À medida que a punibilidade de crimes antes protegidos por uma vasta teia de interesses garantia que corruptos e corruptores (na maioria dos casos figuras de proa do poder) ficassem protegidos e despreocupados com as decisões judiciais, com o julgamento da ação penal 470 novos paradigmas devem certamente ser adotados, ampliando assim a abrangência do risco de prisão daqueles que jamais imaginaram ser alcançados pelas mãos da Justiça.

Ironicamente, é impossível não concluir que, se figuras poderosas da República podem ocupar por algum tempo uma cela na penitenciária, nada mais lógico a insólita preocupação do Ministro da Justiça com a situação das cadeias do País. No pontual, podemos imaginar que o sentimento é o de solidariedade com aqueles companheiros que o ajudaram na chegada ao poder. No geral, corrobora-se com a ideia sempre propalada de que a melhor maneira de solucionar as degradantes condições de nossas prisões seria a de começar a mandar para elas “pessoas diferenciadas” como são sabidamente os réus do mensalão.

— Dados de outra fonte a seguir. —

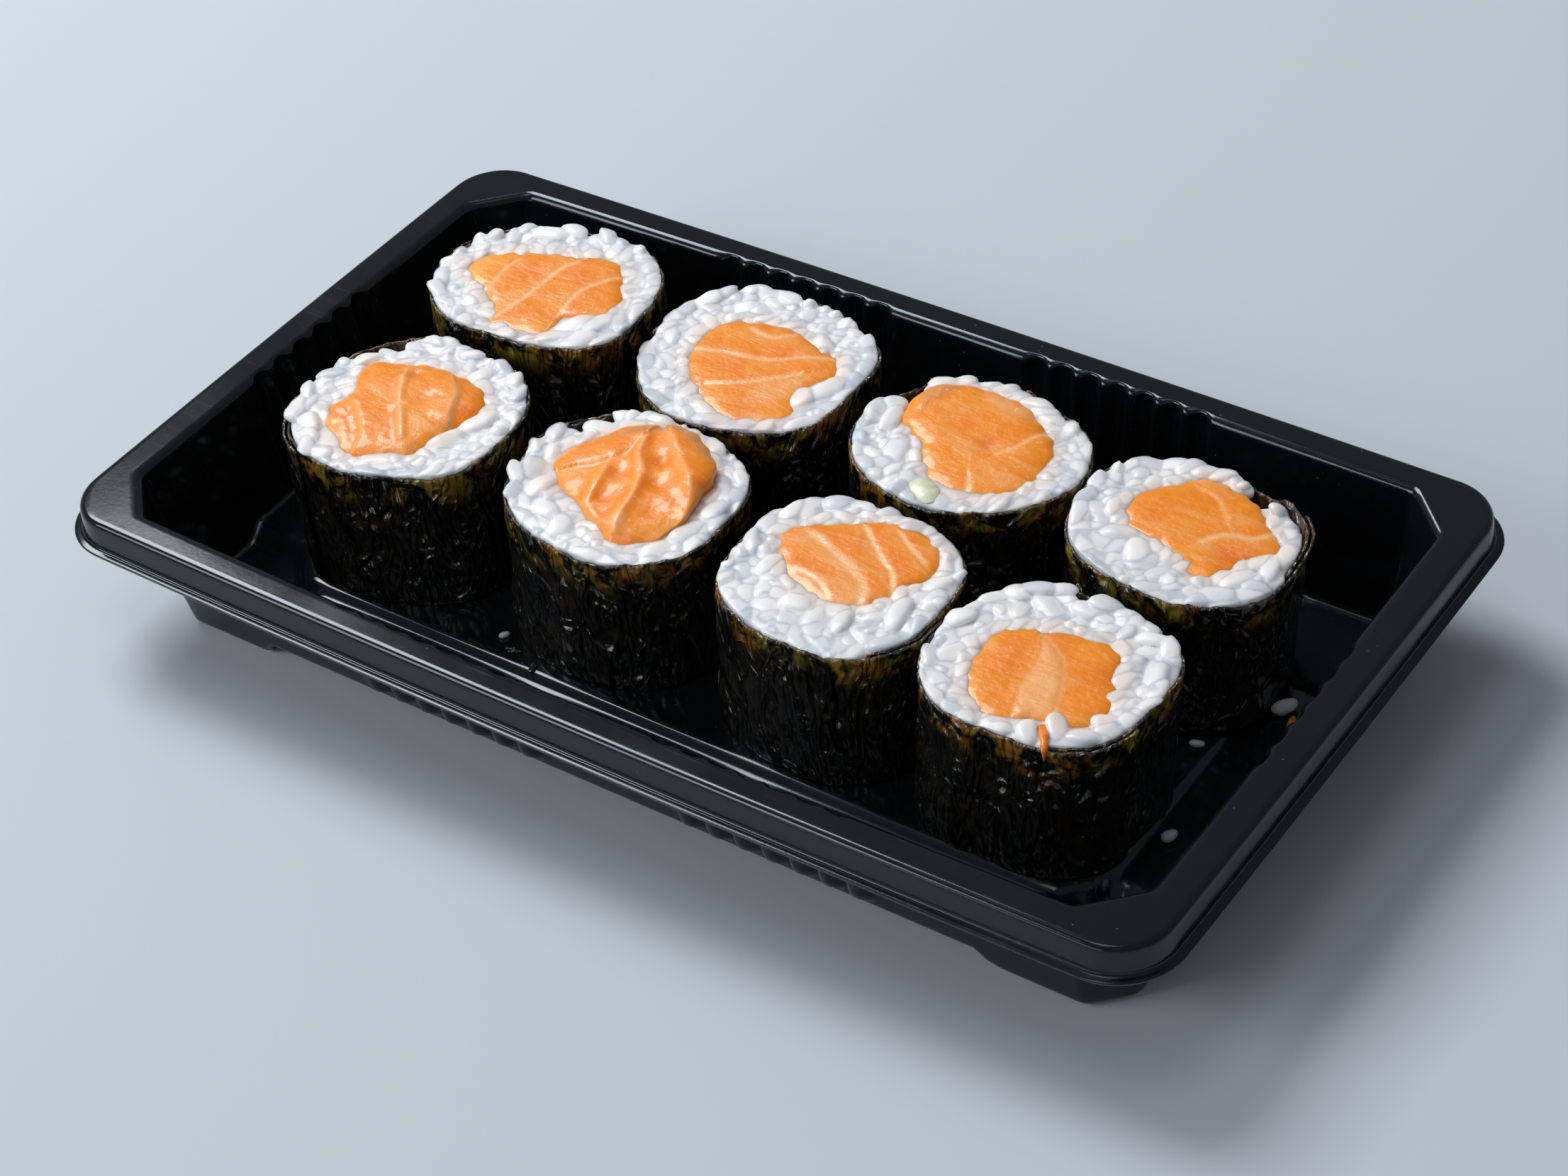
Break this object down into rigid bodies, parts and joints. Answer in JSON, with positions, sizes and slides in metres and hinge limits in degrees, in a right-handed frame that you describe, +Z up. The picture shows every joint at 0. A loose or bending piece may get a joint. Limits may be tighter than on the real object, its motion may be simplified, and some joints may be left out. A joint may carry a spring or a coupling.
{
  "type": "takeaway sushi tray",
  "caption": "Shallow black takeaway tray with fluted walls, a flat rim and corner feet, holding salmon and rice rolls wrapped in seaweed, cut ends up.",
  "frame": {"origin": "middle of the tray in plan, on the surface that its feet stand on", "axes": "+X along the tray's long side, +Y from its front long side to its back one, +Z up"},
  "size_m": [0.1642, 0.0944, 0.0277],
  "materials": {
    "tray_plastic": "thermoformed black sheet, satin gloss",
    "nori": "damp dried seaweed, wrinkled, dark green to black with olive and gold-brown patches",
    "rice": "moist cooked short grain rice, white, slightly translucent",
    "salmon": "raw salmon, moist, orange with pale bands",
    "pale_green": "moist pale green vegetable sliver"
  },
  "bodies": {
    "root": {"tray": "tray_plastic", "roll_1_nori": "nori", "roll_1_rice": "rice", "roll_1_salmon": "salmon", "roll_2_nori": "nori", "roll_2_rice": "rice", "roll_2_salmon": "salmon", "roll_3_nori": "nori", "roll_3_rice": "rice", "roll_3_salmon": "salmon", "roll_4_nori": "nori", "roll_4_rice": "rice", "roll_4_salmon": "salmon", "roll_5_nori": "nori", "roll_5_rice": "rice", "roll_5_salmon": "salmon", "roll_6_nori": "nori", "roll_6_rice": "rice", "roll_6_salmon": "salmon", "roll_7_nori": "nori", "roll_7_rice": "rice", "roll_7_salmon": "salmon", "roll_8_nori": "nori", "roll_8_rice": "rice", "roll_8_salmon": "salmon", "roll_5_green_sliver": "pale_green"}
  },
  "joints": []
}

Outra consideração importante que deve ser lembrada: por influência do julgamento do mensalão nossas autoridades parecem que começam a se movimentar em relação à essência de nossas leis penais que, em função de arcaísmos e inadaptabilidades sociais, pune rigorosamente crimes e delinquências corriqueiras – superlotando o sistema penitenciário – enquanto é maleável e “generosa” com os verdadeiros criminosos, aqueles que são sempre protegidos pelos cargos, riqueza ou influência.

Em ambos os aspectos a frase do Ministro José Eduardo Cardozo coloca na pauta do debate as falhas de nosso sistema criminal e toca em pontos que a sociedade deve se conscientizar. Pergunta-se: de que adianta mandar para a cadeia autores de delitos leves quando se sabe que as condições objetivas de nossas prisões transformam em pouco tempo jovens sem perspectiva de futuro em verdadeiros monstros? Ora, se o Sistema Penitenciário foi concebido para recuperar e ressocializar criminosos o que hoje ocorre é exatamente o contrário: as prisões nada mais são do que uma escola de aprimoramento da bandidagem, responsável pela formação de grupos criminosos.

Sem reformular o sistema penitenciário brasileiro não há como se pensar em políticas eficazes de segurança pública. O processo termina autogerando e ampliando a si próprio, sem que haja possibilidade de mitigação ao longo do tempo. Neste aspecto, nada mais correto do que unir esforços entre os poderes para atacar três problemas básicos do setor: aprovar mudanças na legislação penal, reformular os papéis das polícias (criando inclusive uma polícia de fronteira) e modificar a estrutura “medieval” do sistema penitenciário.

Agindo nestas frentes de maneira planejada a sociedade brasileira poderá aspirar soluções para o problema da segurança pública no futuro. Caso contrário, ficaremos manietados à mercê do crime e sacrificando uma geração de brasileiros que poderia estar trabalhando, criando e produzindo em vez de estar se diplomando em escolas de criminalidade espalhadas por todo o País.